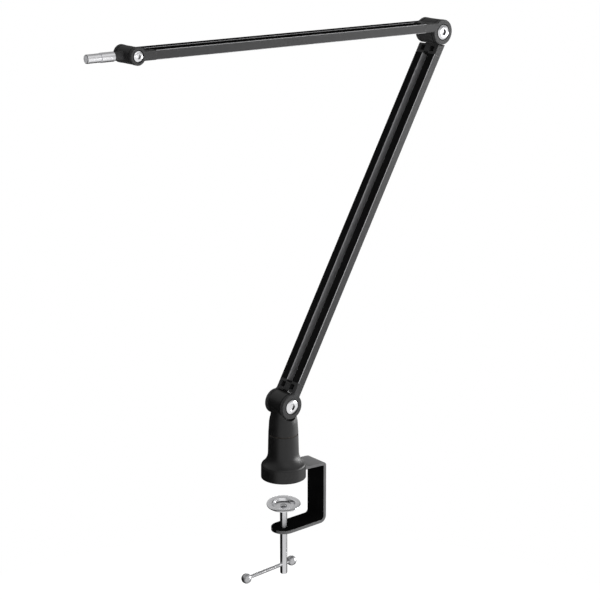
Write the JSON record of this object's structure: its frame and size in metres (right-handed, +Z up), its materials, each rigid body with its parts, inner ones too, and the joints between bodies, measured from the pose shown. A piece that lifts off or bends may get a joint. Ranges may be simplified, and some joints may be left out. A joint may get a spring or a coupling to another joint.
{
  "type": "microphone boom arm",
  "caption": "Two-section desk boom arm with a screw clamp, a swivelling base, flat channelled arms, friction elbow joints and a tilting head with a plain stud.",
  "frame": {"origin": "on the swivel axis, at the table plane under the base", "axes": "+Z up along the swivel axis, +X towards the upright strip of the clamp, Y along the arm pivots"},
  "size_m": [0.4645, 0.0488, 0.5984],
  "materials": {
    "black_casting": "satin black coating",
    "black_coated_steel": "satin black coating",
    "black_anodised_profile": "black anodised, satin",
    "black_fitting": "satin black coating",
    "bright_screw": "bright nickel plated",
    "zinc_plated_steel": "zinc plated",
    "satin_nickel": "satin nickel",
    "clamp_chrome": "chrome plated",
    "bearing_bronze": "plain bearing bronze",
    "friction_fibre": "pressed fibre"
  },
  "bodies": {
    "clamp": {"clamp_bracket": "black_coated_steel", "base_housing": "black_casting", "base_foot_plate": "black_coated_steel", "foot_screws": "zinc_plated_steel", "swivel_bush": "bearing_bronze"},
    "swivel": {"swivel_neck": "black_casting", "swivel_pin": "zinc_plated_steel", "swivel_spring_washer": "zinc_plated_steel", "swivel_nut": "zinc_plated_steel"},
    "lower_arm": {"lower_arm_profile": "black_anodised_profile", "base_pivot_fork": "black_fitting", "elbow_barrel_fitting": "black_fitting", "lower_fitting_screws": "zinc_plated_steel", "base_pivot_screw": "bright_screw", "base_pivot_spring_washer": "zinc_plated_steel", "base_pivot_nut": "zinc_plated_steel", "base_pivot_friction_washers": "friction_fibre"},
    "upper_arm": {"upper_arm_profile": "black_anodised_profile", "elbow_fork": "black_fitting", "tip_fork": "black_fitting", "upper_fitting_screws": "zinc_plated_steel", "elbow_screw": "bright_screw", "elbow_spring_washer": "zinc_plated_steel", "elbow_nut": "zinc_plated_steel", "elbow_friction_washers": "friction_fibre", "tip_screw": "bright_screw", "tip_spring_washer": "zinc_plated_steel", "tip_nut": "zinc_plated_steel", "tip_friction_washers": "friction_fibre"},
    "tip_head": {"tip_barrel": "black_fitting", "mic_stud": "satin_nickel"},
    "plate": {"pressure_plate": "clamp_chrome"},
    "spindle": {"clamp_spindle": "clamp_chrome"},
    "handle": {"handle_bar": "clamp_chrome", "handle_balls": "clamp_chrome"}
  },
  "joints": [
    {"name": "base_swivel", "type": "hinge", "parent": "clamp", "child": "swivel", "pos_m": [0, 0, 0.0497], "axis": [0, 0, 1], "continuous": true},
    {"name": "lower_arm_tilt", "type": "hinge", "parent": "swivel", "child": "lower_arm", "pos_m": [0, 0, 0.0834], "axis": [0, 1, 0], "range_deg": [-120, 60]},
    {"name": "elbow_fold", "type": "hinge", "parent": "lower_arm", "child": "upper_arm", "pos_m": [0.21426, 0, 0.46293], "axis": [0, -1, 0], "range_deg": [-205, 58]},
    {"name": "head_tilt", "type": "hinge", "parent": "upper_arm", "child": "tip_head", "pos_m": [-0.18758, 0, 0.47533], "axis": [0, 1, 0], "range_deg": [-120, 120]},
    {"name": "plate_lift", "type": "slide", "parent": "clamp", "child": "plate", "axis": [0, 0, 1], "range_m": [-0.02, 0.02875]},
    {"name": "spindle_turn", "type": "hinge", "parent": "plate", "child": "spindle", "pos_m": [0, 0, -0.09], "axis": [0, 0, 1], "range_deg": [-5760, 8280]},
    {"name": "handle_slide", "type": "slide", "parent": "spindle", "child": "handle", "axis": [0.9985, 0.0541, 0], "range_m": [-0.0017, 0.045]}
  ],
  "couplings": [
    {"joint": "spindle_turn", "follows": "plate_lift", "rad_per_m": 5026.5}
  ]
}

The exercise
Return all the data above once more, precisely as given.

Written answer
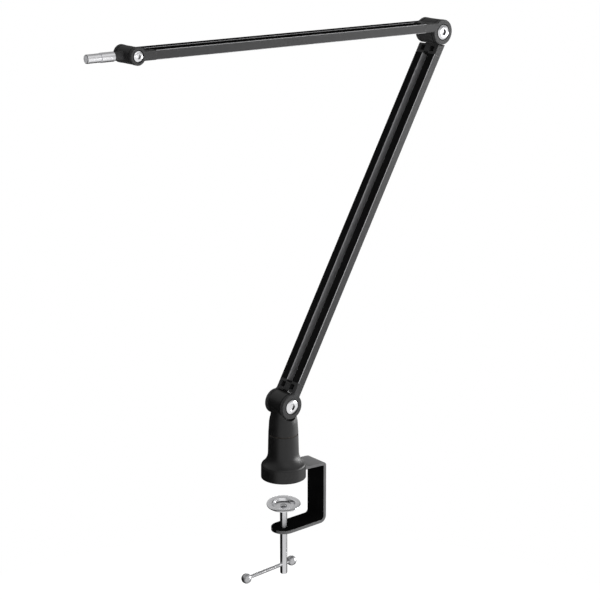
Write the JSON record of this object's structure: its frame and size in metres (right-handed, +Z up), its materials, each rigid body with its parts, inner ones too, and the joints between bodies, measured from the pose shown. A piece that lifts off or bends may get a joint. Ranges may be simplified, and some joints may be left out. A joint may get a spring or a coupling to another joint.
{
  "type": "microphone boom arm",
  "caption": "Two-section desk boom arm with a screw clamp, a swivelling base, flat channelled arms, friction elbow joints and a tilting head with a plain stud.",
  "frame": {"origin": "on the swivel axis, at the table plane under the base", "axes": "+Z up along the swivel axis, +X towards the upright strip of the clamp, Y along the arm pivots"},
  "size_m": [0.4645, 0.0488, 0.5984],
  "materials": {
    "black_casting": "satin black coating",
    "black_coated_steel": "satin black coating",
    "black_anodised_profile": "black anodised, satin",
    "black_fitting": "satin black coating",
    "bright_screw": "bright nickel plated",
    "zinc_plated_steel": "zinc plated",
    "satin_nickel": "satin nickel",
    "clamp_chrome": "chrome plated",
    "bearing_bronze": "plain bearing bronze",
    "friction_fibre": "pressed fibre"
  },
  "bodies": {
    "clamp": {"clamp_bracket": "black_coated_steel", "base_housing": "black_casting", "base_foot_plate": "black_coated_steel", "foot_screws": "zinc_plated_steel", "swivel_bush": "bearing_bronze"},
    "swivel": {"swivel_neck": "black_casting", "swivel_pin": "zinc_plated_steel", "swivel_spring_washer": "zinc_plated_steel", "swivel_nut": "zinc_plated_steel"},
    "lower_arm": {"lower_arm_profile": "black_anodised_profile", "base_pivot_fork": "black_fitting", "elbow_barrel_fitting": "black_fitting", "lower_fitting_screws": "zinc_plated_steel", "base_pivot_screw": "bright_screw", "base_pivot_spring_washer": "zinc_plated_steel", "base_pivot_nut": "zinc_plated_steel", "base_pivot_friction_washers": "friction_fibre"},
    "upper_arm": {"upper_arm_profile": "black_anodised_profile", "elbow_fork": "black_fitting", "tip_fork": "black_fitting", "upper_fitting_screws": "zinc_plated_steel", "elbow_screw": "bright_screw", "elbow_spring_washer": "zinc_plated_steel", "elbow_nut": "zinc_plated_steel", "elbow_friction_washers": "friction_fibre", "tip_screw": "bright_screw", "tip_spring_washer": "zinc_plated_steel", "tip_nut": "zinc_plated_steel", "tip_friction_washers": "friction_fibre"},
    "tip_head": {"tip_barrel": "black_fitting", "mic_stud": "satin_nickel"},
    "plate": {"pressure_plate": "clamp_chrome"},
    "spindle": {"clamp_spindle": "clamp_chrome"},
    "handle": {"handle_bar": "clamp_chrome", "handle_balls": "clamp_chrome"}
  },
  "joints": [
    {"name": "base_swivel", "type": "hinge", "parent": "clamp", "child": "swivel", "pos_m": [0, 0, 0.0497], "axis": [0, 0, 1], "continuous": true},
    {"name": "lower_arm_tilt", "type": "hinge", "parent": "swivel", "child": "lower_arm", "pos_m": [0, 0, 0.0834], "axis": [0, 1, 0], "range_deg": [-120, 60]},
    {"name": "elbow_fold", "type": "hinge", "parent": "lower_arm", "child": "upper_arm", "pos_m": [0.21426, 0, 0.46293], "axis": [0, -1, 0], "range_deg": [-205, 58]},
    {"name": "head_tilt", "type": "hinge", "parent": "upper_arm", "child": "tip_head", "pos_m": [-0.18758, 0, 0.47533], "axis": [0, 1, 0], "range_deg": [-120, 120]},
    {"name": "plate_lift", "type": "slide", "parent": "clamp", "child": "plate", "axis": [0, 0, 1], "range_m": [-0.02, 0.02875]},
    {"name": "spindle_turn", "type": "hinge", "parent": "plate", "child": "spindle", "pos_m": [0, 0, -0.09], "axis": [0, 0, 1], "range_deg": [-5760, 8280]},
    {"name": "handle_slide", "type": "slide", "parent": "spindle", "child": "handle", "axis": [0.9985, 0.0541, 0], "range_m": [-0.0017, 0.045]}
  ],
  "couplings": [
    {"joint": "spindle_turn", "follows": "plate_lift", "rad_per_m": 5026.5}
  ]
}